### Data excerpt:
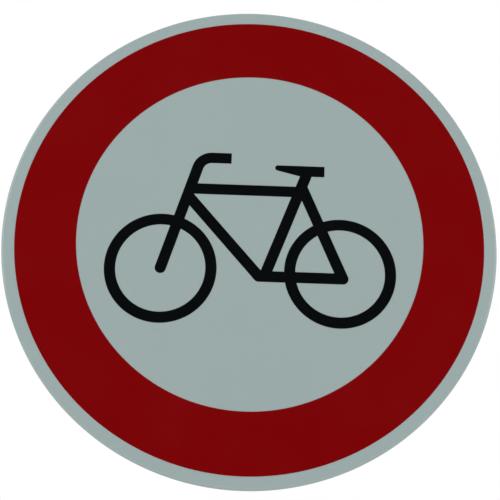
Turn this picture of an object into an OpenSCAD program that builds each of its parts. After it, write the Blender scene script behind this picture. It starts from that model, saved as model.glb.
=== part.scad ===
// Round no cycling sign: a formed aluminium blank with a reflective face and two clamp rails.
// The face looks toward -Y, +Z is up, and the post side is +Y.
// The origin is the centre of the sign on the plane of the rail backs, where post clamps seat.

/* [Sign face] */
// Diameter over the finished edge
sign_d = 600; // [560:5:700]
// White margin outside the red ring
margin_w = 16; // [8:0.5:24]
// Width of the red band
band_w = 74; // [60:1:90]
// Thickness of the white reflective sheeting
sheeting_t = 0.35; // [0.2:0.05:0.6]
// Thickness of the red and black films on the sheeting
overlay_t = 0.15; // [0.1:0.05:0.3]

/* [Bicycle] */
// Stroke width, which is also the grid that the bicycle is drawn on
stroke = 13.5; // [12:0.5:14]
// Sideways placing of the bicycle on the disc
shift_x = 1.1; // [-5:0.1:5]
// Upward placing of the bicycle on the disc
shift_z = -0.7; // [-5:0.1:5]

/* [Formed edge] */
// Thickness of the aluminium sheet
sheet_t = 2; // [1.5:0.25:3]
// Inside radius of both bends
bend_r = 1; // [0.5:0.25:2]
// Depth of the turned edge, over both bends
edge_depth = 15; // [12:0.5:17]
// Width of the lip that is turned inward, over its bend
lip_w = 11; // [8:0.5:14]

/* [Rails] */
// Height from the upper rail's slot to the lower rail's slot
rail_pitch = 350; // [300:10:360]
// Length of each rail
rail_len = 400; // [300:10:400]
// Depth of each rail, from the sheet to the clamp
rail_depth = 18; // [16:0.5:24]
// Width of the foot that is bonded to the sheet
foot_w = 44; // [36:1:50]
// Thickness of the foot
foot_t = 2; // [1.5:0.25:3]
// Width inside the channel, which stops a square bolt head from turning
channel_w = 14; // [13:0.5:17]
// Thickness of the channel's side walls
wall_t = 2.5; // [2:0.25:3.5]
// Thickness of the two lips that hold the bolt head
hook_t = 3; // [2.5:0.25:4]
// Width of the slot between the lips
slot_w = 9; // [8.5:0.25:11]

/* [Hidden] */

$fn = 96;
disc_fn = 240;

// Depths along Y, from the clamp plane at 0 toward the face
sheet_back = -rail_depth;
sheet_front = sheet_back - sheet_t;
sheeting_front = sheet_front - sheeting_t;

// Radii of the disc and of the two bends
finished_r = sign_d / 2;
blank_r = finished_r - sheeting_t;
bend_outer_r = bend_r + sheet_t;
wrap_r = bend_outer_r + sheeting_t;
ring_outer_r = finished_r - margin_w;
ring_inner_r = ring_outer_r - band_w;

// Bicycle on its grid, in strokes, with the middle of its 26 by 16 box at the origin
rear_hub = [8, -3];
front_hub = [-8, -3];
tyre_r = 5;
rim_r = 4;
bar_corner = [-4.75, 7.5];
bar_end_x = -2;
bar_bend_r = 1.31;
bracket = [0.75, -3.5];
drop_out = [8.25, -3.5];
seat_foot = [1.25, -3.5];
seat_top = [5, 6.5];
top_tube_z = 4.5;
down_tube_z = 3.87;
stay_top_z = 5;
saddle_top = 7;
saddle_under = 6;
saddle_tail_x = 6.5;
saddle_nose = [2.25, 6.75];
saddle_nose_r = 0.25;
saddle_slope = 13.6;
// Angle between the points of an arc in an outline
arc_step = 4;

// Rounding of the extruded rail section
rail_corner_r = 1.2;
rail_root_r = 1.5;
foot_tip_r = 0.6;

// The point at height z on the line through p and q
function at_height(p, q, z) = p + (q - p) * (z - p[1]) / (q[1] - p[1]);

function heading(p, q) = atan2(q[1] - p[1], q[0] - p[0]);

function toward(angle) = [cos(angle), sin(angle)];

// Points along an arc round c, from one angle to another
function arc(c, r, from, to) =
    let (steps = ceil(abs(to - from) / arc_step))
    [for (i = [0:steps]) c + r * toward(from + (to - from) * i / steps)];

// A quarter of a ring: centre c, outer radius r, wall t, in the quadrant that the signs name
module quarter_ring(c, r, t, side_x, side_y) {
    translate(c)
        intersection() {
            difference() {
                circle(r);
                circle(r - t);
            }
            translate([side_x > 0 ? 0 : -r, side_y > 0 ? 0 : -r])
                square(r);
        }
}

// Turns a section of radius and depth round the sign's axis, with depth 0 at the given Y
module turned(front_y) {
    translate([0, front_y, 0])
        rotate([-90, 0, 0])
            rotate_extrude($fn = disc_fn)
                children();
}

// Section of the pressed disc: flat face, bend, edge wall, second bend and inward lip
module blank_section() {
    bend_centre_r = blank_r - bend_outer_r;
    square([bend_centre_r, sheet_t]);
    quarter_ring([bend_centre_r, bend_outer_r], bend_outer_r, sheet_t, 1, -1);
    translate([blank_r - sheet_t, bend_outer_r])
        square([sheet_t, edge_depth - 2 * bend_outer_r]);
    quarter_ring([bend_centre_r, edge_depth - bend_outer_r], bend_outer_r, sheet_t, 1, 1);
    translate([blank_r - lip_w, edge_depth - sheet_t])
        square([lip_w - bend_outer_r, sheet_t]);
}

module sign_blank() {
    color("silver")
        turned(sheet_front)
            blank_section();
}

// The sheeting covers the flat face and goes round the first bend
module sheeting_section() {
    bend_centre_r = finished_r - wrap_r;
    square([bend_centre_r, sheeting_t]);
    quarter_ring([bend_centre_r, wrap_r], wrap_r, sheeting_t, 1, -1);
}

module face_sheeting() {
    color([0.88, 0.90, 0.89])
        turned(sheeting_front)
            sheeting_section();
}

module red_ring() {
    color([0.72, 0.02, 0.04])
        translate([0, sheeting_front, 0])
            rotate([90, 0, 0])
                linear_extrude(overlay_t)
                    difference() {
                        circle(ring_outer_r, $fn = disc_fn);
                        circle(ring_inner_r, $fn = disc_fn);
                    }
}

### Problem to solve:
What are the exact lines from the beginning of the material through the line containing "post clamps seat."? Write out those lines alone.

### Result of the exercise:
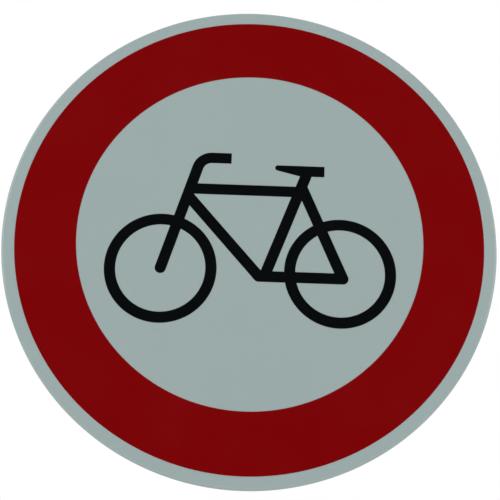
Turn this picture of an object into an OpenSCAD program that builds each of its parts. After it, write the Blender scene script behind this picture. It starts from that model, saved as model.glb.
=== part.scad ===
// Round no cycling sign: a formed aluminium blank with a reflective face and two clamp rails.
// The face looks toward -Y, +Z is up, and the post side is +Y.
// The origin is the centre of the sign on the plane of the rail backs, where post clamps seat.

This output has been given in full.